-- Given material --
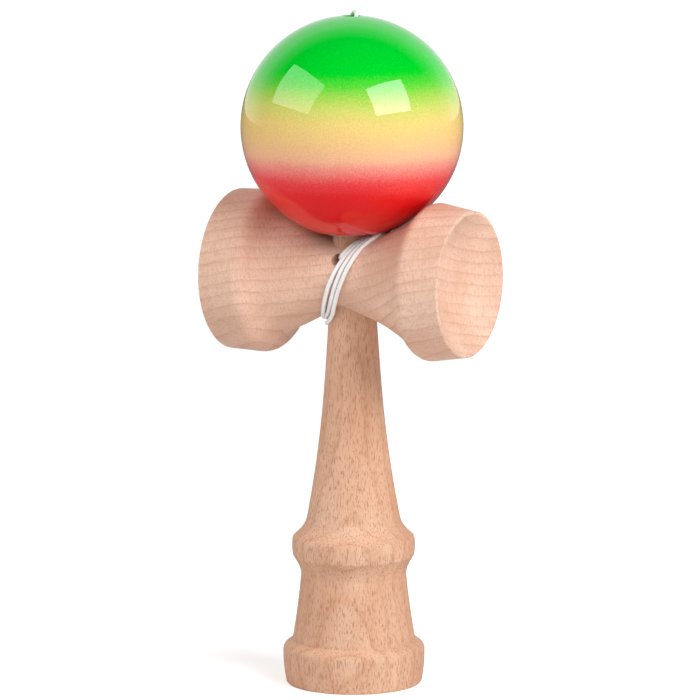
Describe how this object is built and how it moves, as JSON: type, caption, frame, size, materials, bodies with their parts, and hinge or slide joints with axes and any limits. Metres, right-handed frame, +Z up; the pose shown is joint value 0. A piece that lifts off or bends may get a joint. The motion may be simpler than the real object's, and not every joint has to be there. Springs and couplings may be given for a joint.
{
  "type": "kendama",
  "caption": "Wooden kendama skill toy: turned stick with a spike and a base cup, crosspiece with a cup at each end, and a lacquered ball tied on by a wound string.",
  "frame": {"origin": "centre of the stick's base, on the surface it stands on", "axes": "+Z up the stick towards the ball, +X along the crosspiece towards the small cup, -Y the front, where the string's hole is"},
  "size_m": [0.0714, 0.0614, 0.1867],
  "materials": {
    "stick_beech": "bare sanded beech",
    "crosspiece_beech": "bare sanded beech",
    "ball_lacquer": "gloss lacquer on wood, faded from green at the top through yellow to red at the bottom",
    "bead_wood": "bare wood",
    "string_cotton": "matt braided cord"
  },
  "bodies": {
    "stick": {"stick": "stick_beech", "string_stick_end": "string_cotton"},
    "crosspiece": {"crosspiece": "crosspiece_beech", "string_winding": "string_cotton", "string_tail": "string_cotton", "string_drop": "string_cotton"},
    "string_end": {"string_ball_end": "string_cotton", "ball_bead": "bead_wood"},
    "ball": {"ball": "ball_lacquer"}
  },
  "joints": [
    {"name": "crosspiece_slide", "type": "slide", "parent": "stick", "child": "crosspiece", "axis": [0, 0, 1], "range_m": [0, 0.06]},
    {"name": "ball_lift", "type": "slide", "parent": "crosspiece", "child": "string_end", "axis": [0, 0, 1], "range_m": [0, 0.045], "deforming": ["string_drop"]},
    {"name": "ball_spin", "type": "hinge", "parent": "string_end", "child": "ball", "pos_m": [0, 0, 0.1524], "axis": [0, 0, 1], "continuous": true}
  ]
}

-- The task --
Where a line holds "bodies", copy that line.

-- Result --
Describe how this object is built and how it moves, as JSON: type, caption, frame, size, materials, bodies with their parts, and hinge or slide joints with axes and any limits. Metres, right-handed frame, +Z up; the pose shown is joint value 0. A piece that lifts off or bends may get a joint. The motion may be simpler than the real object's, and not every joint has to be there. Springs and couplings may be given for a joint.
  "bodies": {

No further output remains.